Les sentiers du jazz, Double jeu au Théâtre La Chapelle

Par Marc Chénard / 5 mai 2003


De la clarinette, claire et nette, aux voix... enchantées !

Comptant parmi les salles de spectacles les plus attachantes en ville, le Théâtre La Chapelle (3700, rue St-Dominique) contribue à l'essor culturel montrélais depuis 13 ans. Outre sa vocation de présentateur, il se fait aussi animateur d'événements, organisant entre autres des rencontres avec des artistes ou des ateliers de performances, tant en arts dramatiques... qu'en musique.
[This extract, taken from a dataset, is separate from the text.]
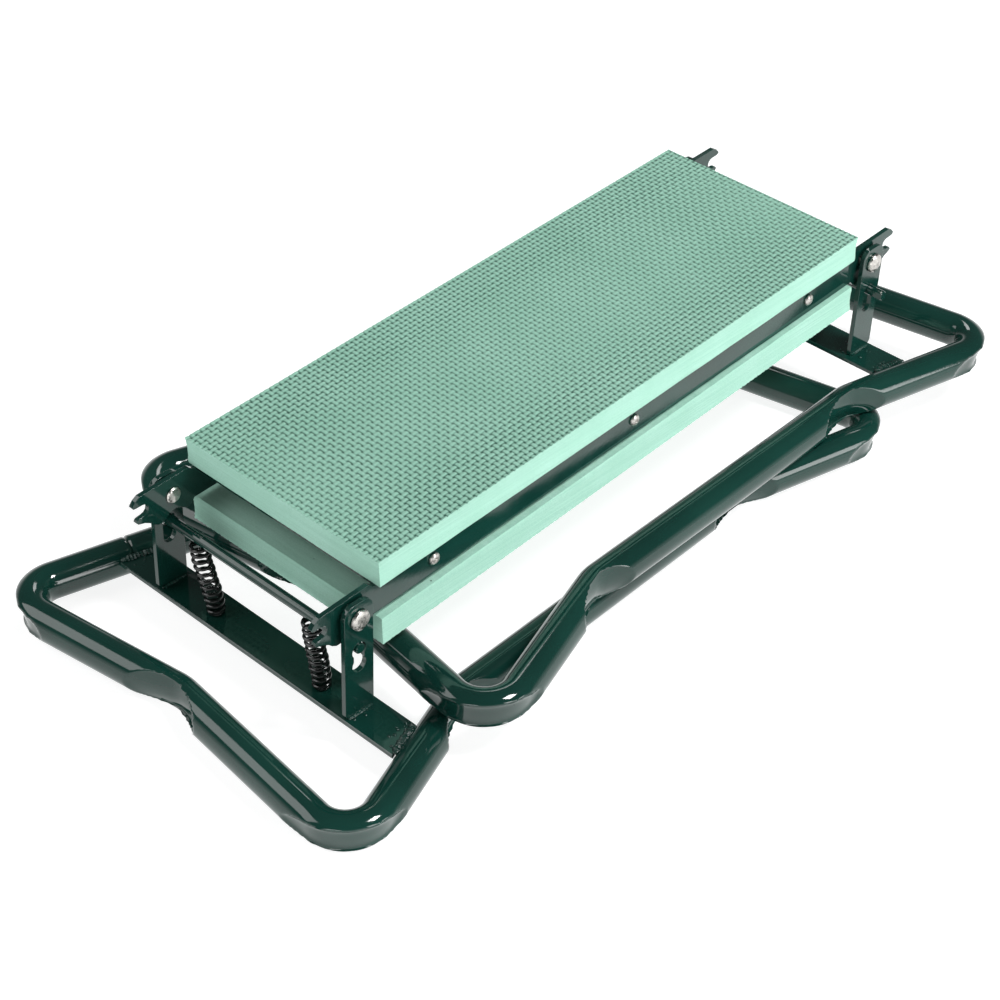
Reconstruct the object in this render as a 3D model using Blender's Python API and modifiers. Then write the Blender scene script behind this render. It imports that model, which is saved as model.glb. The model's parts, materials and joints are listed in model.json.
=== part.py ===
"""Folding garden kneeler seat, folded flat.

A two-sided seat (foam pad above and below two side rails) hangs between two legs.
Each leg is a closed tube loop with a flat cross plate, two upright bars, a release rod
and two springs. The left leg lies on the ground and the right leg lies on the left one,
so the seat leans by one tube diameter over its length.

World: +X along the seat, +Z up, ground at z = 0, x = y = 0 in the middle of the folded
outline, which the two loops set.
"""
import math

import bmesh
import bpy
from mathutils import Matrix, Vector

# ---- overall sizes (metres) ----
PIVOT_SPAN = 0.4416          # between the two pivot axes, along the seat
GAP = 0.0003                 # running gap between neighbouring pieces

# ---- seat ----
PAD_LENGTH = PIVOT_SPAN - 0.0342     # pads end short of the uprights
PAD_WIDTH = 0.1500
PAD_THICKNESS = 0.0175
PAD_EDGE_RADIUS = 0.0012
LOWER_PAD_SAG = 0.0030       # the lower pad's left end hangs this much below the rails
RAIL_OUTER_Y = PAD_WIDTH / 2 - 0.0036    # outer face of each side rail
RAIL_THICKNESS = 0.0030
RAIL_TOP = 0.0084            # above the pivot axis
RAIL_BOTTOM = -0.0103
PLATE_SHEET = 0.0018         # sheet steel carrying the upper pad
PLATE_LIP = 0.0050
PLATE_INSET = 0.0035         # sheet ends behind the pad ends
CORE_INSET = 0.0340          # core board ends behind the pad ends
LOWER_SHEET = 0.0018
SCREW_INSET = 0.0423         # outer screws, behind the pad ends
SCREW_PITCH = PAD_LENGTH / 2 - SCREW_INSET
SCREW_HEAD_RADIUS = 0.0036
SCREW_HEAD_HEIGHT = 0.0019
SCREW_SHANK_RADIUS = 0.0019
SCREW_LENGTH = 0.0160

# ---- uprights ----
UPRIGHT_WIDTH = 0.0204
UPRIGHT_THICKNESS = 0.0030
UPRIGHT_OUTER_Y = RAIL_OUTER_Y + UPRIGHT_THICKNESS + 0.0023      # a washer sits between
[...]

Dans ce dernier créneau, la salle acceuillera au cours des deux premiers weekends du mois des initiatives orchestrées par son directeur artistique, Richard Simas.

Pour les clarinettistes de tout acabit d'abord, c'est le samedi 3 qui fera le mois (comme la veille aussi), car trois utilisateurs notoires de ce bel instrument se réuniront dans un événement aux horizons stylistiques des plus contrastants. De chez nous, place sera faite à Robert Marcel Lepage qui nous turlutera son hommage à l'un de ses maîtres de jeu, le tout aussi incomparable qu'inclassifiable Pee Wee Russell, cet épigone du jazz classique de Chicago qui a pourtant tout touché, de la musique de Bix Beiderbecke à celle d'Ornette Coleman. Instigateur de deux autres sommets du genre en 2001 et 1999, Lepage aura l'occasion de se retrouver avec le Québécois et désormais fils chéri de Vancouver, François Houle, un virtuose émérite qui se fait autant remarquer en musiques contemporaines qu'improvisées. Ainsi en est-il aussi de sa consoeur Lori Freedman, transfuge bien " actuelle " de Winnipeg à Montréal... version Ambiances Magnétiques il va sans dire. Côté répertoire, et outre le segment jazz/impro (qui sera d'ailleurs agrémenté par le concours du guitariste René Lussier, du bassiste Normand Guilbeault et du batteur Pierre Tanguay), on entendra aussi le tandem Freedman/Houle interpréter une oeuvre de George Aperghis, deux pièces de Houle pour clarinette et bande, et une création de Freedman pour clarinette, guitare (André Duchesne) et alto (Jean René). Et si ce n'était pas assez, une grande parade de clarinettes se déroulera le samedi après-midi alors que le Vancouvérois dirigera d'abord un atelier (dès 13h30) pour ensuite faire défiler tout les participants dans le voisinage. Alors amateurs, qu'attendez-vous pour aiguiser vos flûtes?... ou clarinettes, devrais-je dire.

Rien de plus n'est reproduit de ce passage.